Aufbau Verlag (officially styled as aufbau verlag or Aufbau Verlag) is a German publishing house. Established in 1945 in Berlin on behalf of the Cultural Association for the Democratic Renewal of Germany (Kulturbund zur demokratischen Erneuerung Deutschlands e.V.), it quickly became the largest literary publisher in the German Democratic Republic (GDR). In its early years, the publisher focused on the humanistic traditions of German culture, specializing in exile and anti-fascist literature, along with works on literary and philosophical topics. Over time, its catalog expanded to include classical world literature and contemporary German works.

==History==
===Early years===
On August 16, 1945, Kurt Wilhelm, Heinz Willmann, Klaus Gysi, and Otto Schiele founded the “Aufbau-Verlags-Gesellschaft mit beschränkter Haftung” as trustees on behalf of the recently established Kulturbund zur demokratischen Erneuerung Deutschlands. Wilhelm, a publishing bookseller, and Schiele, a publishing businessman, became the managing directors of the company. Paragraph 4 of the company agreement stipulated that the interests of the Kulturbund must be safeguarded as long as the organization's journals and sponsored publications were issued by Aufbau. In 1946, the Kulturbund e. V. acquired all shares of Aufbau-Verlag GmbH.

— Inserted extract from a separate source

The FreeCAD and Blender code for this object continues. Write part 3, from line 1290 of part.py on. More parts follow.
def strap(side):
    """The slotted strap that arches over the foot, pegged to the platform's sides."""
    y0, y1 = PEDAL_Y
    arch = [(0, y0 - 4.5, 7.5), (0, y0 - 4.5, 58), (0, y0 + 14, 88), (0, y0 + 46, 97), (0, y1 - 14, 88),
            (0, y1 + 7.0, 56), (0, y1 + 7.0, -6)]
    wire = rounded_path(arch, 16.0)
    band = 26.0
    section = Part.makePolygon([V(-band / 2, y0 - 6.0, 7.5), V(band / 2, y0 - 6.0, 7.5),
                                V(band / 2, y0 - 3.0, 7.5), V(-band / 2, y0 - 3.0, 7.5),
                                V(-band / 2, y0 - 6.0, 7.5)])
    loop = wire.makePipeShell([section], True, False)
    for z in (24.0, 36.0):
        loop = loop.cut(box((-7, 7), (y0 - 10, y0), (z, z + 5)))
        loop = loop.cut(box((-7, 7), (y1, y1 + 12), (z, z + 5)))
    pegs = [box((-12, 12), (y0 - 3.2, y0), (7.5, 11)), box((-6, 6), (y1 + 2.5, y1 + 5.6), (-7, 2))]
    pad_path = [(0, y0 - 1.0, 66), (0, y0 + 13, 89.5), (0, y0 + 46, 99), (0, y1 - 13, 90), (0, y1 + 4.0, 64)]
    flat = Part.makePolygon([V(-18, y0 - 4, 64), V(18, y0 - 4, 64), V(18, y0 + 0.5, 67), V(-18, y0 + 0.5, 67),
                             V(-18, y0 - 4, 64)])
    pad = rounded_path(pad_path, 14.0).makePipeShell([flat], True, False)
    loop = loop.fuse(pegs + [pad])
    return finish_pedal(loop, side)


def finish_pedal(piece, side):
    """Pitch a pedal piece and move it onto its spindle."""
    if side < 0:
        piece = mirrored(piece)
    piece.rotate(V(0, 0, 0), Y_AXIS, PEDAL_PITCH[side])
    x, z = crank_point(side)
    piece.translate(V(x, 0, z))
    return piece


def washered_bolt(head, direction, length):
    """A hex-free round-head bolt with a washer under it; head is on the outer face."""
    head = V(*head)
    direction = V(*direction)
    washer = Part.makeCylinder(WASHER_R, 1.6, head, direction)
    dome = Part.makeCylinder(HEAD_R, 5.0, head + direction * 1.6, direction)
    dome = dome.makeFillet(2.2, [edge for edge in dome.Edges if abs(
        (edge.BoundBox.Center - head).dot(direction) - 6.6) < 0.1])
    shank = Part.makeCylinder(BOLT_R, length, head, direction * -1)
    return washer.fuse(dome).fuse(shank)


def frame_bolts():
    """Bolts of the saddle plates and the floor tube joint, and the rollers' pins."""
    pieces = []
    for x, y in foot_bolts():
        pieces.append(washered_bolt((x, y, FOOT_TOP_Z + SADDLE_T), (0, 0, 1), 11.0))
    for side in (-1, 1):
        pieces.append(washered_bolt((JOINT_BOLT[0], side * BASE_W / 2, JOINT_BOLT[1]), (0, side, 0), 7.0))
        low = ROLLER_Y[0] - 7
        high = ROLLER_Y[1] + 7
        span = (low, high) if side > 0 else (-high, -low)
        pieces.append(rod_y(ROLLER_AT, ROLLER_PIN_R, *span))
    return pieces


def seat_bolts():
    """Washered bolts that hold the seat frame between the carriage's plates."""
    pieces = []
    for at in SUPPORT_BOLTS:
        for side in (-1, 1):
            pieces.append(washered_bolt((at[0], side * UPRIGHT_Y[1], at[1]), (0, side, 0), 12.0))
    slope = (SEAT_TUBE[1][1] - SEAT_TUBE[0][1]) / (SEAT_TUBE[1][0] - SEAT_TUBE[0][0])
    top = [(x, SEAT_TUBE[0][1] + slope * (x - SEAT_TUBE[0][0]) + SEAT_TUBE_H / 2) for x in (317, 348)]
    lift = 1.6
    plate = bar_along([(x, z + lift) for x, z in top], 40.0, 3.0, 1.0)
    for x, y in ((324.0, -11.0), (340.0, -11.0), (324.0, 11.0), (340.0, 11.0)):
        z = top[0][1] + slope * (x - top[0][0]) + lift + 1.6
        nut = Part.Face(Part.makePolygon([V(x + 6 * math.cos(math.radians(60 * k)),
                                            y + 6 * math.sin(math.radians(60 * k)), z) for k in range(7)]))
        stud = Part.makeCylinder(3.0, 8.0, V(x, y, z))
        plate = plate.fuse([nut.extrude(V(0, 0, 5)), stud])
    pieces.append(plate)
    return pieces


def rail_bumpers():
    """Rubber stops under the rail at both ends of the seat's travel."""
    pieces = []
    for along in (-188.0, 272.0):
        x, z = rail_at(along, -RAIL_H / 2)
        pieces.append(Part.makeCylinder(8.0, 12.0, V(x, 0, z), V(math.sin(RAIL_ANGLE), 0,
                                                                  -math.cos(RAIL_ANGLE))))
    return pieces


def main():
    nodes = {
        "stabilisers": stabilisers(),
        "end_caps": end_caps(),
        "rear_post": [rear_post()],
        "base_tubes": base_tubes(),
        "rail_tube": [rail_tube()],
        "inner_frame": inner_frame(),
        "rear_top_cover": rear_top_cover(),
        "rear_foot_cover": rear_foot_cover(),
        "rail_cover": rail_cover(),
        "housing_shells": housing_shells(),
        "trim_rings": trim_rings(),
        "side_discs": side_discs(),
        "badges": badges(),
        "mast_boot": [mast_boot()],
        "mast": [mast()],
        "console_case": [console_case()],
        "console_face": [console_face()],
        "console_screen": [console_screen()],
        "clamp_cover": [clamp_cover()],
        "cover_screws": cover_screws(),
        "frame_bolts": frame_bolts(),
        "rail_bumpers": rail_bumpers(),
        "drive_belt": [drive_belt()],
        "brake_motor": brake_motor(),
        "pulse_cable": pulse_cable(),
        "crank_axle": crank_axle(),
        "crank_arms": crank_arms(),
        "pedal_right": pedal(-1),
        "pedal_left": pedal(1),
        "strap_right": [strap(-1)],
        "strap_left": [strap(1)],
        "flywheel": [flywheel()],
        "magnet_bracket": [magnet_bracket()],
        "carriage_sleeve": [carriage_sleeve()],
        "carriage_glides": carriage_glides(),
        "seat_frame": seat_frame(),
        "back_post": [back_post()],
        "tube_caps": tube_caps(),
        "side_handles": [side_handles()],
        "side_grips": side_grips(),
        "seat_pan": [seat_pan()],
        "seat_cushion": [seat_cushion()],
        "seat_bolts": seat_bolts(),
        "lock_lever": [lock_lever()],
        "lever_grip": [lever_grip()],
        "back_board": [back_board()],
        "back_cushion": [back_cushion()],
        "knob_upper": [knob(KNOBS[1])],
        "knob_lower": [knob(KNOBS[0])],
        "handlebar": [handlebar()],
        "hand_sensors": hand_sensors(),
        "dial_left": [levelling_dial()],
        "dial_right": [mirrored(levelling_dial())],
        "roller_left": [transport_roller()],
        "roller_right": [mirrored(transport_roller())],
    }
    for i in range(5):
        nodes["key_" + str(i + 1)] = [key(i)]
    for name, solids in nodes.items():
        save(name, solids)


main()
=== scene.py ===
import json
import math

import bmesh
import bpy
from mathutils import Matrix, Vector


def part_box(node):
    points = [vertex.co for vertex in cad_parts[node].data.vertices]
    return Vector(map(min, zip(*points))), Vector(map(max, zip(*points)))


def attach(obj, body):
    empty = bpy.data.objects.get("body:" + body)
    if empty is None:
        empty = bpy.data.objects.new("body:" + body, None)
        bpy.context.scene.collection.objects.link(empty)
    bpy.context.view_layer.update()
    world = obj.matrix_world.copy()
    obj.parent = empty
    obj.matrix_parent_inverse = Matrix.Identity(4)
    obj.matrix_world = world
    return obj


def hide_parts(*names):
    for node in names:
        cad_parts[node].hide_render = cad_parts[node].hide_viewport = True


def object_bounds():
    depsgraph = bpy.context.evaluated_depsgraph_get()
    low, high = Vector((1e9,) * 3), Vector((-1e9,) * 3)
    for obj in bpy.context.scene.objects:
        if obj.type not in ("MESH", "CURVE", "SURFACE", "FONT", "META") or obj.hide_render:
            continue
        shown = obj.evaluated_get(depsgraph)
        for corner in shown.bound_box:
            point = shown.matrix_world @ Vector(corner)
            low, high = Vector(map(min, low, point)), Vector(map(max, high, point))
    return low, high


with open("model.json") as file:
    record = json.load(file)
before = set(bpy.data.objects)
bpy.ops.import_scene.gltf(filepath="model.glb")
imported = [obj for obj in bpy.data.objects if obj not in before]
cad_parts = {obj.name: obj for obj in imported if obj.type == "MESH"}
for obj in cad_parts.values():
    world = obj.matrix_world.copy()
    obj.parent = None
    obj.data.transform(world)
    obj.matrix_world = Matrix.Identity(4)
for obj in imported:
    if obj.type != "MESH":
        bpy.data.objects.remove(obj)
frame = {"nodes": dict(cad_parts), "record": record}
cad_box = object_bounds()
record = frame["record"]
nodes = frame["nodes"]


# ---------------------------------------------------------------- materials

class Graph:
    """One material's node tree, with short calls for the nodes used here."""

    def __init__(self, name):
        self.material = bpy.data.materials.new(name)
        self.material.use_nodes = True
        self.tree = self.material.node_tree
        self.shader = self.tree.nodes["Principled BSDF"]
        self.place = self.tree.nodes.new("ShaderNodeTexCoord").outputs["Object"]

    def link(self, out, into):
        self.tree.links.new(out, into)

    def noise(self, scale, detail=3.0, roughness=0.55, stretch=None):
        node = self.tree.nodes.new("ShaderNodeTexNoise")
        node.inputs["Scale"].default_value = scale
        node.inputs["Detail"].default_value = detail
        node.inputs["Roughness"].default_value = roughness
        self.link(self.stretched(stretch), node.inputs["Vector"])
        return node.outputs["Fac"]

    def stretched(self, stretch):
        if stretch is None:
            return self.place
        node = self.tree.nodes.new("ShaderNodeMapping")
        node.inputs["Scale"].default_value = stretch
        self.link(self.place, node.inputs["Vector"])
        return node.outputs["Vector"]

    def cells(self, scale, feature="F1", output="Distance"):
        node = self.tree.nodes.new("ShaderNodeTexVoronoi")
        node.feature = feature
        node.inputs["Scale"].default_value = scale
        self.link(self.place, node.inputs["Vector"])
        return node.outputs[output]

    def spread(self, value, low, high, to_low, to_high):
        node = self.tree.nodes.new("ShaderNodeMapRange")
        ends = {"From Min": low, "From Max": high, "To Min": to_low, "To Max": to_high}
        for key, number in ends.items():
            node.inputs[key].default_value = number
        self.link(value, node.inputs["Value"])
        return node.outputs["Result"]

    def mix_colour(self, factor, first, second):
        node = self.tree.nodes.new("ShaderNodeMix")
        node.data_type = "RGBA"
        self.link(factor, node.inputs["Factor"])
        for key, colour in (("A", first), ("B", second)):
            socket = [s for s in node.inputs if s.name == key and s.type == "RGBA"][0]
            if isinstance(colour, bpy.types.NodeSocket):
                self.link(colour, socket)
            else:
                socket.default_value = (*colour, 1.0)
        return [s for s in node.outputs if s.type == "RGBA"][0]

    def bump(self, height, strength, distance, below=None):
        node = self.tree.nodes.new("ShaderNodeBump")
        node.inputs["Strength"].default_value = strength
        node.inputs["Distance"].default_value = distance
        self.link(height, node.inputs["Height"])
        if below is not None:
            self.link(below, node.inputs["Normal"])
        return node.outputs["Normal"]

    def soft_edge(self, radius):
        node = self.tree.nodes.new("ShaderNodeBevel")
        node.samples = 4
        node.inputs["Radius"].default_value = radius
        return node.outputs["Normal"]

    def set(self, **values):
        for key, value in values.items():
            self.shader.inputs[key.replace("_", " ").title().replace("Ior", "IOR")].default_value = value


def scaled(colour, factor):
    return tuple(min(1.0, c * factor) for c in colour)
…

The license (No. 301) for the company was granted by the Soviet Military Administration in Germany (SMAD) two days later, on August 18, 1945. The military authority supported the publishing house and ensured the allocation of sufficient quantities of printing paper, which was difficult to procure after the Second World War.

===After 1991===
On September 18, 1991, the real estate entrepreneur Bernd F. Lunkewitz purchased the shares of Aufbau Verlag GmbH i.A. as well as Rütten & Loening GmbH i.A. from the Treuhandanstalt.

However, since 1995, the publishing activities were significantly hindered by substantial uncertainties regarding ownership of the publishing house, particularly concerning publishing and copyright rights.
In September 1994, statements by the Independent Commission for the Review of Party and Mass Organization Assets in the GDR raised suspicions that the privatization of the publishing houses by the Treuhandanstalt might have failed, suggesting that Aufbau Verlag was still owned by the Kulturbund, which was under the fiduciary management of the renamed Treuhandanstalt, now known as BvS.

After the BvS categorically denied this and rejected all claims, Lunkewitz subsequently purchased the shares of the original Aufbau Verlag GmbH, or rather the assets of Aufbau Verlag, and all associated compensation claims against the BvS directly from the Kulturbund.
The subsequent legal proceedings against the BvS, the time required for these efforts, and the considerable costs severely impacted the publishing house.